==== Source material ====

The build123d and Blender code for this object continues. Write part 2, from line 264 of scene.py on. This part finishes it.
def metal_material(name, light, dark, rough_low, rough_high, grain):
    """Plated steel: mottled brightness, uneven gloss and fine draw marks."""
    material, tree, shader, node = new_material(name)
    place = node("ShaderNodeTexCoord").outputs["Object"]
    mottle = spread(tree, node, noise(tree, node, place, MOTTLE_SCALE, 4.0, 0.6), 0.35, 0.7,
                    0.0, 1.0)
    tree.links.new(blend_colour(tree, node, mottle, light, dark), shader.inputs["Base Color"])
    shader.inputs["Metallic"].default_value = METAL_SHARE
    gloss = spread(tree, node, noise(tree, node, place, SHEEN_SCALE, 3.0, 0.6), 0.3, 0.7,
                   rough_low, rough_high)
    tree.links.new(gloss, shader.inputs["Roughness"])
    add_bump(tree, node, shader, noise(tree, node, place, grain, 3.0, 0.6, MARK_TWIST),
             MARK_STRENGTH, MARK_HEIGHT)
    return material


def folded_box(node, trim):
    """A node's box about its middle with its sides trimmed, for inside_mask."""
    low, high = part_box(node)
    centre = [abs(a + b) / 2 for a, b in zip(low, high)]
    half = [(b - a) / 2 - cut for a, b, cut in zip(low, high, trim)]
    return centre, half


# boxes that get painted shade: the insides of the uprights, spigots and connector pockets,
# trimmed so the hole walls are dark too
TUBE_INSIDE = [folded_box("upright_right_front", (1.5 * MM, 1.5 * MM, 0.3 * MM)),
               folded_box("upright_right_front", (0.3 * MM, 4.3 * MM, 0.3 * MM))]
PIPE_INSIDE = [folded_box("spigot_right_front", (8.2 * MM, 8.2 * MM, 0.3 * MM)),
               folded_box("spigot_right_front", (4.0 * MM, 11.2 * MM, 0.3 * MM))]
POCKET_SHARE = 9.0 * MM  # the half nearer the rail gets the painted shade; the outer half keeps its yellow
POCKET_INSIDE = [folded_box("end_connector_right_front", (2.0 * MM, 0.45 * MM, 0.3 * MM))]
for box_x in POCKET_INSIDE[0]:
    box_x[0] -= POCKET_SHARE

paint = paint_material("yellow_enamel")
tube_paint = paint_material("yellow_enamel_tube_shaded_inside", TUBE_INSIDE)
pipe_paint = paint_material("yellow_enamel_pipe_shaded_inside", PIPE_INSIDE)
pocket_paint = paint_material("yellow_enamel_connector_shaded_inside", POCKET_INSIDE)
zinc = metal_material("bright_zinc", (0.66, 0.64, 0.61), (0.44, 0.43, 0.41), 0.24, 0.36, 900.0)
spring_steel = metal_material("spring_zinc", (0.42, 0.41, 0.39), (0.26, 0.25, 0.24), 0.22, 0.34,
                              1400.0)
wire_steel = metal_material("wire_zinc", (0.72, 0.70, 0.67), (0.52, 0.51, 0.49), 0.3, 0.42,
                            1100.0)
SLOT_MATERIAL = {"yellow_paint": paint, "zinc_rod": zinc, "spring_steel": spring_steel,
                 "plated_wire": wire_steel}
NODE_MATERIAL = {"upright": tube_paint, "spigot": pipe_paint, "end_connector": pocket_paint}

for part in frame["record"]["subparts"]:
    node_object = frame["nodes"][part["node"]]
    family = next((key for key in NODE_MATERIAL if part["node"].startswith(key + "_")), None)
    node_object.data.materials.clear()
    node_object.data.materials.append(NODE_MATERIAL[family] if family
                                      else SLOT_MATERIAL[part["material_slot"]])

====

Write out, unaltered, the lines from the opening of the listing through the line that includes "return centre, half".

The build123d and Blender code for this object continues. Write part 2, from line 264 of scene.py on. This part finishes it.
def metal_material(name, light, dark, rough_low, rough_high, grain):
    """Plated steel: mottled brightness, uneven gloss and fine draw marks."""
    material, tree, shader, node = new_material(name)
    place = node("ShaderNodeTexCoord").outputs["Object"]
    mottle = spread(tree, node, noise(tree, node, place, MOTTLE_SCALE, 4.0, 0.6), 0.35, 0.7,
                    0.0, 1.0)
    tree.links.new(blend_colour(tree, node, mottle, light, dark), shader.inputs["Base Color"])
    shader.inputs["Metallic"].default_value = METAL_SHARE
    gloss = spread(tree, node, noise(tree, node, place, SHEEN_SCALE, 3.0, 0.6), 0.3, 0.7,
                   rough_low, rough_high)
    tree.links.new(gloss, shader.inputs["Roughness"])
    add_bump(tree, node, shader, noise(tree, node, place, grain, 3.0, 0.6, MARK_TWIST),
             MARK_STRENGTH, MARK_HEIGHT)
    return material


def folded_box(node, trim):
    """A node's box about its middle with its sides trimmed, for inside_mask."""
    low, high = part_box(node)
    centre = [abs(a + b) / 2 for a, b in zip(low, high)]
    half = [(b - a) / 2 - cut for a, b, cut in zip(low, high, trim)]
    return centre, half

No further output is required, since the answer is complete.